→ **YOUR INSTRUCTIONS**:
Take the entries below and print only the lines from the one with "link_front_left();" through the one with "bpy.data.objects.remove(obj)", exactly as they stand, both ends included.

→ **TASK DATA**:
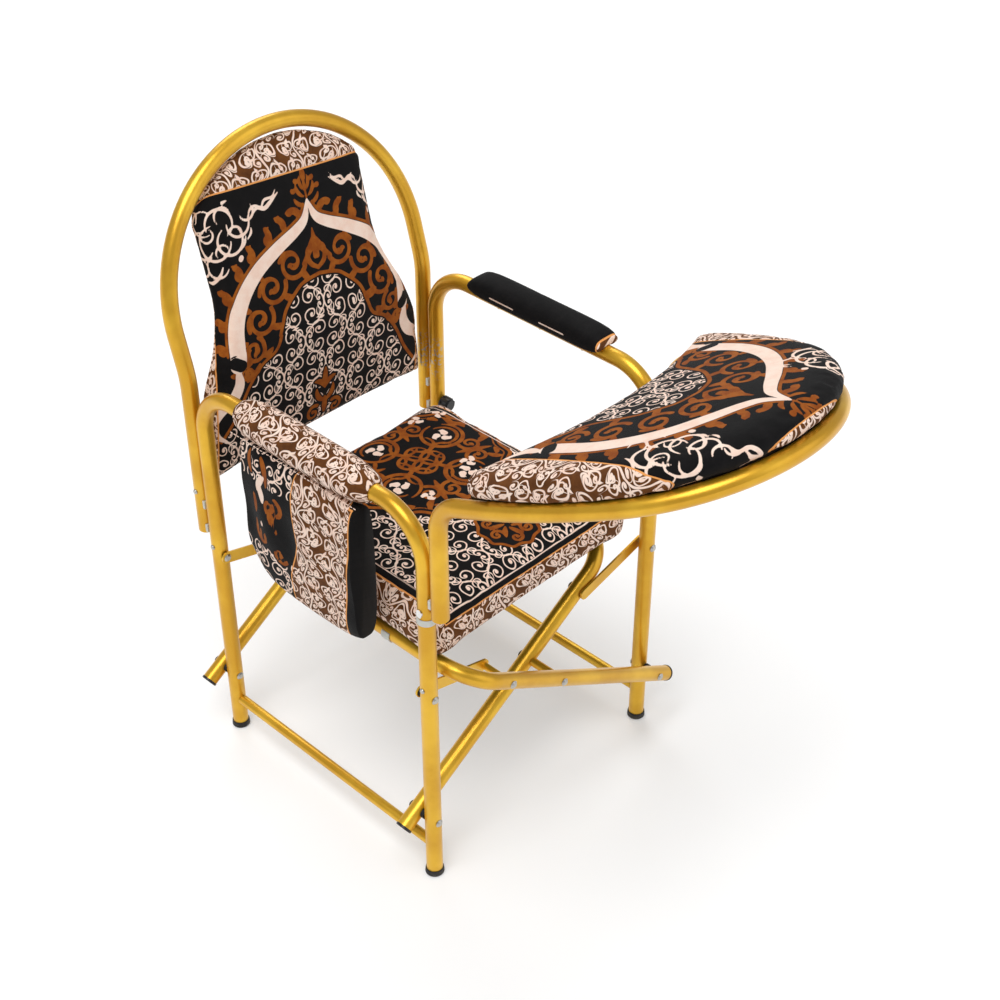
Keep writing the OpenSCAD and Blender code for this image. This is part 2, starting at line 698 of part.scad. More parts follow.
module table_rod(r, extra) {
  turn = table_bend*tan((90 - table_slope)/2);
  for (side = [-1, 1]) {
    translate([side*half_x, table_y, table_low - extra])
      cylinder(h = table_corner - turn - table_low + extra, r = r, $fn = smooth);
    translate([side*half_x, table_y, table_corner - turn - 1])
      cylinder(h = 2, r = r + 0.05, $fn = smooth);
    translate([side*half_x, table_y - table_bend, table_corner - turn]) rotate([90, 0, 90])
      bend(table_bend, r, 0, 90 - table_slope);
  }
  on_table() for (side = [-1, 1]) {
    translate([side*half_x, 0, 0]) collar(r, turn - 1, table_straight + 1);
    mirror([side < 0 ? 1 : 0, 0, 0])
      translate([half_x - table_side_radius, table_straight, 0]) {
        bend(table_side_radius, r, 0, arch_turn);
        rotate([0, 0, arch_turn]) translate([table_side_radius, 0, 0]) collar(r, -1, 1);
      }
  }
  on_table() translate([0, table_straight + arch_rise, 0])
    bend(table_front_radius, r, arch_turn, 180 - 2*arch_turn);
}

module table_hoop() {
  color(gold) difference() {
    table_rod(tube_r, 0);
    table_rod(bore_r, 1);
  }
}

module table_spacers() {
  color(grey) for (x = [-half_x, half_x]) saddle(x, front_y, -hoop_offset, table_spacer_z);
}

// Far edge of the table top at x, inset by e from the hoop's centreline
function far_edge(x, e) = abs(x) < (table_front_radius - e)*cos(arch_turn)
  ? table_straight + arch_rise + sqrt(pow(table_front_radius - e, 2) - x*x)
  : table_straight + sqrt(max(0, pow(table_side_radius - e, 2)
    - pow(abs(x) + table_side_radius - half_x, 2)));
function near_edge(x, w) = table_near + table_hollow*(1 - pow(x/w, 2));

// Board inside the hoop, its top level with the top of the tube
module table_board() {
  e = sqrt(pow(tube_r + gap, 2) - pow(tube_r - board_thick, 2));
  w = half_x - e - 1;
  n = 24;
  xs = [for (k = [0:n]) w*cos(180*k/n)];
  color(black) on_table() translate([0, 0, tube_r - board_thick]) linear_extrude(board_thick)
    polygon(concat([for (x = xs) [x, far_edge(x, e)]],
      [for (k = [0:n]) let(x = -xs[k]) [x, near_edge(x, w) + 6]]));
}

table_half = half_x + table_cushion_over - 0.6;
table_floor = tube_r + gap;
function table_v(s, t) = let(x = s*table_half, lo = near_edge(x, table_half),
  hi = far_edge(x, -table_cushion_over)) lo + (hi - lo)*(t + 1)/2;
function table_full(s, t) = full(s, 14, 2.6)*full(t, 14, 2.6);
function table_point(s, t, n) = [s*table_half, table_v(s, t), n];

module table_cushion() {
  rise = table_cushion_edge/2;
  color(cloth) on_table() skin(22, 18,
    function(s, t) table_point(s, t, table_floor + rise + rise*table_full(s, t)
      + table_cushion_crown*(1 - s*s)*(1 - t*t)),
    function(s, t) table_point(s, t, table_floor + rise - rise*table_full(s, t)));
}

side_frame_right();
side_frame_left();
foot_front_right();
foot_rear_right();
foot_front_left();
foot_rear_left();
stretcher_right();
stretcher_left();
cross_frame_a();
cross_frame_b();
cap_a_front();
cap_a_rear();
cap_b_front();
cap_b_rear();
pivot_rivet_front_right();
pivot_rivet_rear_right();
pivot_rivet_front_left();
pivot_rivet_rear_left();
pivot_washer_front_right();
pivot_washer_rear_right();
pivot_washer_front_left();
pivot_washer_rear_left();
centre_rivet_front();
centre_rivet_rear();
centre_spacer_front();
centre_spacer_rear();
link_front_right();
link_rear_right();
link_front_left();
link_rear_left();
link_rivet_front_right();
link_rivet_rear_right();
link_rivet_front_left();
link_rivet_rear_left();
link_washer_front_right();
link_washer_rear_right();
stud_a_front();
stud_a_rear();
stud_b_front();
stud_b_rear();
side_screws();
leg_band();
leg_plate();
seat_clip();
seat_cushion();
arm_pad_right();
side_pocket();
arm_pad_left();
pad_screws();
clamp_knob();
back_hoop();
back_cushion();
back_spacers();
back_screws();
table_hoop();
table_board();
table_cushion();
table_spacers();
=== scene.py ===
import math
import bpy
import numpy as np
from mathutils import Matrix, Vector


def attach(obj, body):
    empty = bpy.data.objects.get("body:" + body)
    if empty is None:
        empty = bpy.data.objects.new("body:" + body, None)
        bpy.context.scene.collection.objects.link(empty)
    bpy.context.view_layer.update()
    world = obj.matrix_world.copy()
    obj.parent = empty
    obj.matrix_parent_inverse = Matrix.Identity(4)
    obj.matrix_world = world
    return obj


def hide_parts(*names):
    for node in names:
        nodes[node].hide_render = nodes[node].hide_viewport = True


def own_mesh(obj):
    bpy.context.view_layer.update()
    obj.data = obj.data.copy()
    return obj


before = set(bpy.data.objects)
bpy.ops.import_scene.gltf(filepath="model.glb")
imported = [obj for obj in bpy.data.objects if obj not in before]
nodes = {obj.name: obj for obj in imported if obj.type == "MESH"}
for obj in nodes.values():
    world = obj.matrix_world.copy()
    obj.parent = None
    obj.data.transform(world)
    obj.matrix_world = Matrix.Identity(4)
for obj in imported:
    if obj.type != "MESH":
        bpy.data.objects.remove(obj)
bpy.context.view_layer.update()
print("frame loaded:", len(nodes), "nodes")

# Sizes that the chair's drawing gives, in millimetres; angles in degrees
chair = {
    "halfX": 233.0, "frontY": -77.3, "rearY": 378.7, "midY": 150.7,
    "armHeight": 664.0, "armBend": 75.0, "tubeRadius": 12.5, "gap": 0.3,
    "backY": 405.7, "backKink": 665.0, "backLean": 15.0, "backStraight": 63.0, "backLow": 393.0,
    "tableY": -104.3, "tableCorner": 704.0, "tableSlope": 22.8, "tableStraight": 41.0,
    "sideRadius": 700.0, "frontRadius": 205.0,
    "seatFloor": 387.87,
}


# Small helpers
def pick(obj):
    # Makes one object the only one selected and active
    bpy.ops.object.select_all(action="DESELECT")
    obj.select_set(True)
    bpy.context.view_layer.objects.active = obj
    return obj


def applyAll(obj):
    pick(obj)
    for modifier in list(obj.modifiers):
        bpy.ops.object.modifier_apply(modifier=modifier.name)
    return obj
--
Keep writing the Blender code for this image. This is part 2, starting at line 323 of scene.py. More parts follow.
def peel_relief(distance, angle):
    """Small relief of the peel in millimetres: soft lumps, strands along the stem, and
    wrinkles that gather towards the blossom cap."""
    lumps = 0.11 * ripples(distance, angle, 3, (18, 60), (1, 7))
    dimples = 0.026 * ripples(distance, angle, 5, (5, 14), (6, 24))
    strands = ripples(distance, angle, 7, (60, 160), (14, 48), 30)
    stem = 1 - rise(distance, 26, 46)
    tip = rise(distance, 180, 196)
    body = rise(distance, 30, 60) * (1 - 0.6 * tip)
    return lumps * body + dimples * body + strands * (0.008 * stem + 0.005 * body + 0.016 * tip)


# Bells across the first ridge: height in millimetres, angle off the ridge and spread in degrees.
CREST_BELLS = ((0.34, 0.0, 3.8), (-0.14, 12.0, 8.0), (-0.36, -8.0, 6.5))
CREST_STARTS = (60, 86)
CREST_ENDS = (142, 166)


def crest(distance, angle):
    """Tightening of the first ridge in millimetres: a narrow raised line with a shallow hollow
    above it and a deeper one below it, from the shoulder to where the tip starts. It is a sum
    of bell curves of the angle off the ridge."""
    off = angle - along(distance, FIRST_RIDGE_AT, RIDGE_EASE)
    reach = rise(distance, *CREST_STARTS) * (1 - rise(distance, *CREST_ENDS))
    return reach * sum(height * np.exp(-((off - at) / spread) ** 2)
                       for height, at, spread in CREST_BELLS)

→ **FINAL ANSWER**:
link_front_left();
link_rear_left();
link_rivet_front_right();
link_rivet_rear_right();
link_rivet_front_left();
link_rivet_rear_left();
link_washer_front_right();
link_washer_rear_right();
stud_a_front();
stud_a_rear();
stud_b_front();
stud_b_rear();
side_screws();
leg_band();
leg_plate();
seat_clip();
seat_cushion();
arm_pad_right();
side_pocket();
arm_pad_left();
pad_screws();
clamp_knob();
back_hoop();
back_cushion();
back_spacers();
back_screws();
table_hoop();
table_board();
table_cushion();
table_spacers();
=== scene.py ===
import math
import bpy
import numpy as np
from mathutils import Matrix, Vector


def attach(obj, body):
    empty = bpy.data.objects.get("body:" + body)
    if empty is None:
        empty = bpy.data.objects.new("body:" + body, None)
        bpy.context.scene.collection.objects.link(empty)
    bpy.context.view_layer.update()
    world = obj.matrix_world.copy()
    obj.parent = empty
    obj.matrix_parent_inverse = Matrix.Identity(4)
    obj.matrix_world = world
    return obj


def hide_parts(*names):
    for node in names:
        nodes[node].hide_render = nodes[node].hide_viewport = True


def own_mesh(obj):
    bpy.context.view_layer.update()
    obj.data = obj.data.copy()
    return obj


before = set(bpy.data.objects)
bpy.ops.import_scene.gltf(filepath="model.glb")
imported = [obj for obj in bpy.data.objects if obj not in before]
nodes = {obj.name: obj for obj in imported if obj.type == "MESH"}
for obj in nodes.values():
    world = obj.matrix_world.copy()
    obj.parent = None
    obj.data.transform(world)
    obj.matrix_world = Matrix.Identity(4)
for obj in imported:
    if obj.type != "MESH":
        bpy.data.objects.remove(obj)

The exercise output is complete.